The next round of stimulus will unleash obvious, unmistakable inflation of everything.

The higher the inflation the more the people will demand more money from the government. The more the government prints the higher prices go up, and the more people will demand.

Rothbard on free-wheelin’ spenders and the effects of such behavior:
“This, then, is the meaning of the depression phase of the business cycle. Note that it is a phase that comes out of, and inevitably comes out of, the preceding expansionary boom. It is the preceding inflation that makes the depression phase necessary.”

Notes from Around Town

I went to look at a job today and the general manager of the property, a friendly older lady, told me she had called 2 pages of contractors for bids. I was the only one that showed up. She showed me the pages with about 20 names written on each. Beside each name she had written down their response. She read them off to me –

Out of business.
I retired.
I can’t find enough bodies.
I don’t do that kind of work anymore.
Everything is too weird I’m not working right now.
I can’t get insurance.
Etc. etc.

The list went on. I understood exactly what all those guys were saying. It is an odd time. Civilization is collapsing all around us. Confusion abounds. Some of the most ignorant people alive are in charge. And we’re supposed to work and get paid in paper? So the guys are opting out.

I guess this is what happens when a country decides to live above its means, pretending, like Rome, that bronze slugs had similar value to silver. Or like America, who pretends that fake paper fiat is wealth.

I turned in a bid the next week, and checked back the week next. She said corporate decided not to move forward with the project, and wanted to look for patch jobs to get them through another year or so.

On Making $$$

If you want to make money in the inflationary future, start manufacturing a product people need and use.

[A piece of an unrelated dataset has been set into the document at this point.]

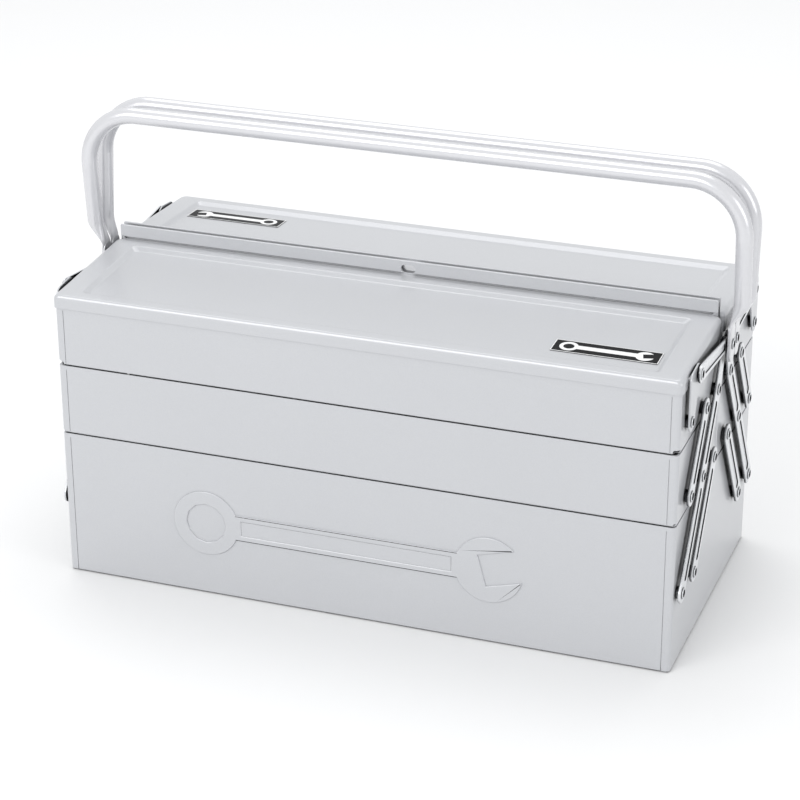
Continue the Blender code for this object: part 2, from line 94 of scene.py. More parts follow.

Natural resources are great to own, but being able to turn them into usable products is key. Those that manufacture have higher standards of living than those that don’t. Look at China. The general population were peasants in 1949, they built the country into a manufacturing powerhouse and now are quickly overtaking the US. Meanwhile, the US manufactures less and less. The standard of living keeps going down.

Make. Create. Manufacture.

Those who manufactured useful goods did well in the German hyperinflation. Everyone else went broke.